***** Items *****
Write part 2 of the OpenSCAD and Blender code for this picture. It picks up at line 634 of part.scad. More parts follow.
*****
***** Items *****
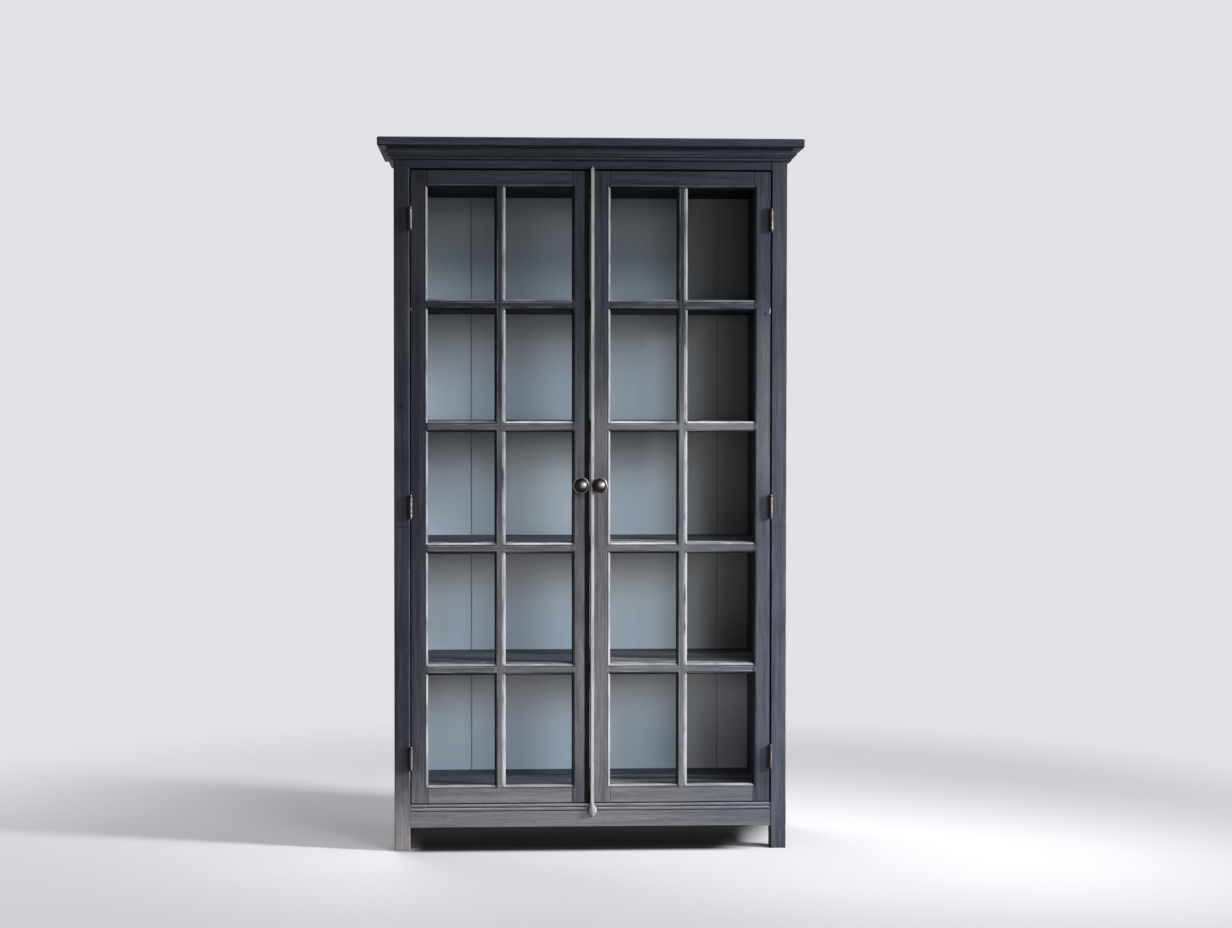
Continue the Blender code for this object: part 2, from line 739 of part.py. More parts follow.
*****
***** Items *****
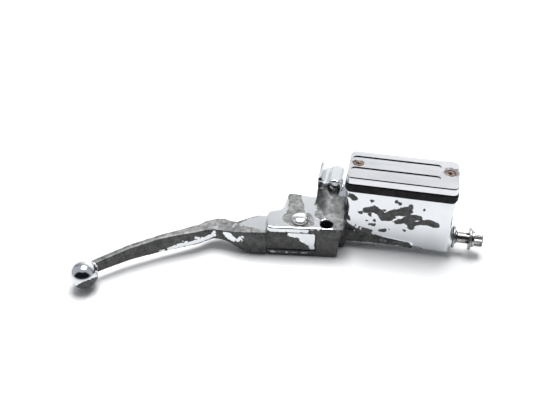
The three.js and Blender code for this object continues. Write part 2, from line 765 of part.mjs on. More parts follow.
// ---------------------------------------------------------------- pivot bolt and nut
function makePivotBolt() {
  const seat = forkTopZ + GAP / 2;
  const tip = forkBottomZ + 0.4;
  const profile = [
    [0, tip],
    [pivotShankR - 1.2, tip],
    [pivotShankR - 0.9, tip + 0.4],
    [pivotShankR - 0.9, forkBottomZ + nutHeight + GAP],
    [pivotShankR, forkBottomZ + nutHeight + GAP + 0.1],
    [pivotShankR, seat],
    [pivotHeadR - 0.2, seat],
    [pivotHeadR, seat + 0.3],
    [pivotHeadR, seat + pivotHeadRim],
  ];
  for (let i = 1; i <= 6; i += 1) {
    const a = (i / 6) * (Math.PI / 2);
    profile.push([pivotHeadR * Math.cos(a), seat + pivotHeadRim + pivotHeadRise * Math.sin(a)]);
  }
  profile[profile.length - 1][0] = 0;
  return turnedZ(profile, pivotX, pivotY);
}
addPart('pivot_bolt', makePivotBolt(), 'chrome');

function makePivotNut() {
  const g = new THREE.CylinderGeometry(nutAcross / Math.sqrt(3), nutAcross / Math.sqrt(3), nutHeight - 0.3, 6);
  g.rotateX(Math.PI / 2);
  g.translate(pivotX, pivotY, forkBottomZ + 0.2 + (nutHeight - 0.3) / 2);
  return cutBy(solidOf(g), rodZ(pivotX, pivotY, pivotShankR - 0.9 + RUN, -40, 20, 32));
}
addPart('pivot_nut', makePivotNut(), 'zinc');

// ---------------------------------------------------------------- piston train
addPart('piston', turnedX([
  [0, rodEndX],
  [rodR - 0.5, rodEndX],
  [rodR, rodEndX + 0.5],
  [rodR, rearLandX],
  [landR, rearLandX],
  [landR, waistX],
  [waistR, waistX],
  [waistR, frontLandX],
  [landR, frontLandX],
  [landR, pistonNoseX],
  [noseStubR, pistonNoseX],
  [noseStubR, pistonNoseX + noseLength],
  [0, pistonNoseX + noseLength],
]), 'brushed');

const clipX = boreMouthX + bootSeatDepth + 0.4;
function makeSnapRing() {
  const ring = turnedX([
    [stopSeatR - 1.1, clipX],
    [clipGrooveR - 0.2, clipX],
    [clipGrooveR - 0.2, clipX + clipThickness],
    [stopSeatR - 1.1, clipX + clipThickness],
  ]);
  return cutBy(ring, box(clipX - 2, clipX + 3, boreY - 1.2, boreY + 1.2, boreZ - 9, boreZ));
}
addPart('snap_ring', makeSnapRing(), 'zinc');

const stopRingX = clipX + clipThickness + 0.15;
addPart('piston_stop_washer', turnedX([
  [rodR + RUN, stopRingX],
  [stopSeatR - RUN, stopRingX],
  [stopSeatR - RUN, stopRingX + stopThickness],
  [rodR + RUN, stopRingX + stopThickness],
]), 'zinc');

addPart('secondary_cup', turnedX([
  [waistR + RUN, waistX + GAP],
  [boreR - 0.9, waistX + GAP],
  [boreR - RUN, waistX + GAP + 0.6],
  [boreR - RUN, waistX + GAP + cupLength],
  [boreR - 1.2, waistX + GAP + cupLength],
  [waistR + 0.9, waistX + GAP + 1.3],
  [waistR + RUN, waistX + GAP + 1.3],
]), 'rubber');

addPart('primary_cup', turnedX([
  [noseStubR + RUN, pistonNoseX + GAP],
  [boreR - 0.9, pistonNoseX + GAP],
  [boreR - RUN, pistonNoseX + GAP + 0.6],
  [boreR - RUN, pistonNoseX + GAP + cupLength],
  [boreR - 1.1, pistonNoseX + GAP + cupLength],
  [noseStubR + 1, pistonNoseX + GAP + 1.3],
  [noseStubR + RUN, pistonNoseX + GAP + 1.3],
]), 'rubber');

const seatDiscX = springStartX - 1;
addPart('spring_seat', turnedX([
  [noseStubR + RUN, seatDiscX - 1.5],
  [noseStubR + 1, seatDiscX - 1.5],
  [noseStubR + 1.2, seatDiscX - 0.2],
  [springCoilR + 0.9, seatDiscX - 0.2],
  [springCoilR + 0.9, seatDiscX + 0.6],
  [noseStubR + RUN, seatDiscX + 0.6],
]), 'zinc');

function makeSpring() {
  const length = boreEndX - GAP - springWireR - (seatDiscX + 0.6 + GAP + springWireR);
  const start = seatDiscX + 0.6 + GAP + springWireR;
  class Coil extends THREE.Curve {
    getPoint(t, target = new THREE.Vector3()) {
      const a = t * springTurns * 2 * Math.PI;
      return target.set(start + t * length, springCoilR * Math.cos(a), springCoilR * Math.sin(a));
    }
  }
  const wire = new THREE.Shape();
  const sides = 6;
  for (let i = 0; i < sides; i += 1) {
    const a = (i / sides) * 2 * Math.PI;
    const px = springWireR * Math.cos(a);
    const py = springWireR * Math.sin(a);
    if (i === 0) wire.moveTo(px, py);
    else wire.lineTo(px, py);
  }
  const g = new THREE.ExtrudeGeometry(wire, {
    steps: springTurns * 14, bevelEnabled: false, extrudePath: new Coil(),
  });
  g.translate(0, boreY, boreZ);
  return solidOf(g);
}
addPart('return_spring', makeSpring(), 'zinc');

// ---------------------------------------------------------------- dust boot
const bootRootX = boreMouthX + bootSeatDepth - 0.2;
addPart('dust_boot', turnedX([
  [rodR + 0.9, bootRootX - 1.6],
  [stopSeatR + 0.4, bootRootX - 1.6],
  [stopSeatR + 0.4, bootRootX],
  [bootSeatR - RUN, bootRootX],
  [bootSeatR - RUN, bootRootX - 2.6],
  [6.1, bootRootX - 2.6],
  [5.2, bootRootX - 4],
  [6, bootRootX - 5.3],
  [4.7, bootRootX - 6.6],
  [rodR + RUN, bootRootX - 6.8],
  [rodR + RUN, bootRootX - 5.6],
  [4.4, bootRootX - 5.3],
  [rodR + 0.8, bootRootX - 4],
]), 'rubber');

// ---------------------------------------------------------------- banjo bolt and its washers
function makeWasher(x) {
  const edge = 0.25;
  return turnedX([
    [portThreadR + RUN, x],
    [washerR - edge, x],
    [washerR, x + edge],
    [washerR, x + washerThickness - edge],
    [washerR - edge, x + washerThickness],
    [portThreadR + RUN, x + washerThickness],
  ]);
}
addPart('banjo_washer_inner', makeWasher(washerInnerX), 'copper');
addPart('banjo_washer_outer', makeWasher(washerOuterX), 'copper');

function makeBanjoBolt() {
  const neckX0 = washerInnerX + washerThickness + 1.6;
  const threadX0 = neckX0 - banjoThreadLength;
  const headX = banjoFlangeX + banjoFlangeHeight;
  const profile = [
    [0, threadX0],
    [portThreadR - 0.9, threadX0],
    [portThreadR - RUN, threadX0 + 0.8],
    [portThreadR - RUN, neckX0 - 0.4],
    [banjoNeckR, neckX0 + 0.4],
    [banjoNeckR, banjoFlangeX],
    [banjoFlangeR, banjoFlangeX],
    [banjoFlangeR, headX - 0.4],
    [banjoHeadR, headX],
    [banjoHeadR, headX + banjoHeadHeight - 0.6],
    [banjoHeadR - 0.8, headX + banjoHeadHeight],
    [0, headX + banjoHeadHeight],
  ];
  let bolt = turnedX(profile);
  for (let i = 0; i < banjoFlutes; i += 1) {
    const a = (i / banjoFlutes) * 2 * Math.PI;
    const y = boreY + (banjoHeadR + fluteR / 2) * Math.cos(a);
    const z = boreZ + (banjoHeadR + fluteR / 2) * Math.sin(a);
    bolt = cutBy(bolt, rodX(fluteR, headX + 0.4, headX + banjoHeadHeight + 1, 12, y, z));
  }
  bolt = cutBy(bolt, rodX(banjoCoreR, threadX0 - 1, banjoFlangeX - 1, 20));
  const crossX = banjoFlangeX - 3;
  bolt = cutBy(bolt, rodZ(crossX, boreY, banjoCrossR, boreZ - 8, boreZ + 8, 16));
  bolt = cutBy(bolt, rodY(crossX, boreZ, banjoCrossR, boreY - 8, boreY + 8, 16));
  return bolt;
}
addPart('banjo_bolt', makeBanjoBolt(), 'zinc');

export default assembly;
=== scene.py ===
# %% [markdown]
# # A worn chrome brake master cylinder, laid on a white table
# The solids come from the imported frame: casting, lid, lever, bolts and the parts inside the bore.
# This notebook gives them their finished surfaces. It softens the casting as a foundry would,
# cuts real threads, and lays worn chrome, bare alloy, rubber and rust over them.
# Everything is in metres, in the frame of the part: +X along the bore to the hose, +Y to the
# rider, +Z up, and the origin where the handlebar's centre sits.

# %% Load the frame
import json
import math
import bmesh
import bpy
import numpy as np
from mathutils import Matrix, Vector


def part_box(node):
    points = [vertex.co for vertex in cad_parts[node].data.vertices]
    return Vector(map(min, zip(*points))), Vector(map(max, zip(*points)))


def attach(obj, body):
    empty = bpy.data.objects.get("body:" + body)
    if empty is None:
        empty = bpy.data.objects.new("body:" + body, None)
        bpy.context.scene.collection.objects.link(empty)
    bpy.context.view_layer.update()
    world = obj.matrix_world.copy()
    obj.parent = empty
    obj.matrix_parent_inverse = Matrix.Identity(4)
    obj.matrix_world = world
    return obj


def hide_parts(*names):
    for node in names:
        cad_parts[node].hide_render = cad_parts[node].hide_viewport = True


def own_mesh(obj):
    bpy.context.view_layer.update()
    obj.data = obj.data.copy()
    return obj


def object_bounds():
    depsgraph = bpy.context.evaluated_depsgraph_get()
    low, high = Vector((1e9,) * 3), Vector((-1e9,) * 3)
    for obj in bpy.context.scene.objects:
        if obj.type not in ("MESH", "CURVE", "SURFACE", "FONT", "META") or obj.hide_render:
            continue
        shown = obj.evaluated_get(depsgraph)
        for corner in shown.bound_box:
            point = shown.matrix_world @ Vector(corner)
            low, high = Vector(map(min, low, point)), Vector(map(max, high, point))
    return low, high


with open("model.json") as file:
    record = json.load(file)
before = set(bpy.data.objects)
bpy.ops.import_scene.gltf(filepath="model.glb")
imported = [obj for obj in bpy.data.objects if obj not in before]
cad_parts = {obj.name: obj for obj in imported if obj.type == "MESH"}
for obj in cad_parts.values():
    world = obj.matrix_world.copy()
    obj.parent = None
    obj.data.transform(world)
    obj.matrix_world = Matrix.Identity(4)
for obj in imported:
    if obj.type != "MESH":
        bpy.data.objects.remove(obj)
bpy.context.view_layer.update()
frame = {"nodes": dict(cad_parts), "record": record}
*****
#### Exercise directions
Only the lines from the one bearing "const crossX = banjoFlangeX - 3;" through the one bearing "low, high = Vector((1e9,)" should be repeated, exactly as given.

#### Solution for this problem
  const crossX = banjoFlangeX - 3;
  bolt = cutBy(bolt, rodZ(crossX, boreY, banjoCrossR, boreZ - 8, boreZ + 8, 16));
  bolt = cutBy(bolt, rodY(crossX, boreZ, banjoCrossR, boreY - 8, boreY + 8, 16));
  return bolt;
}
addPart('banjo_bolt', makeBanjoBolt(), 'zinc');

export default assembly;
=== scene.py ===
# %% [markdown]
# # A worn chrome brake master cylinder, laid on a white table
# The solids come from the imported frame: casting, lid, lever, bolts and the parts inside the bore.
# This notebook gives them their finished surfaces. It softens the casting as a foundry would,
# cuts real threads, and lays worn chrome, bare alloy, rubber and rust over them.
# Everything is in metres, in the frame of the part: +X along the bore to the hose, +Y to the
# rider, +Z up, and the origin where the handlebar's centre sits.

# %% Load the frame
import json
import math
import bmesh
import bpy
import numpy as np
from mathutils import Matrix, Vector


def part_box(node):
    points = [vertex.co for vertex in cad_parts[node].data.vertices]
    return Vector(map(min, zip(*points))), Vector(map(max, zip(*points)))


def attach(obj, body):
    empty = bpy.data.objects.get("body:" + body)
    if empty is None:
        empty = bpy.data.objects.new("body:" + body, None)
        bpy.context.scene.collection.objects.link(empty)
    bpy.context.view_layer.update()
    world = obj.matrix_world.copy()
    obj.parent = empty
    obj.matrix_parent_inverse = Matrix.Identity(4)
    obj.matrix_world = world
    return obj


def hide_parts(*names):
    for node in names:
        cad_parts[node].hide_render = cad_parts[node].hide_viewport = True


def own_mesh(obj):
    bpy.context.view_layer.update()
    obj.data = obj.data.copy()
    return obj


def object_bounds():
    depsgraph = bpy.context.evaluated_depsgraph_get()
    low, high = Vector((1e9,) * 3), Vector((-1e9,) * 3)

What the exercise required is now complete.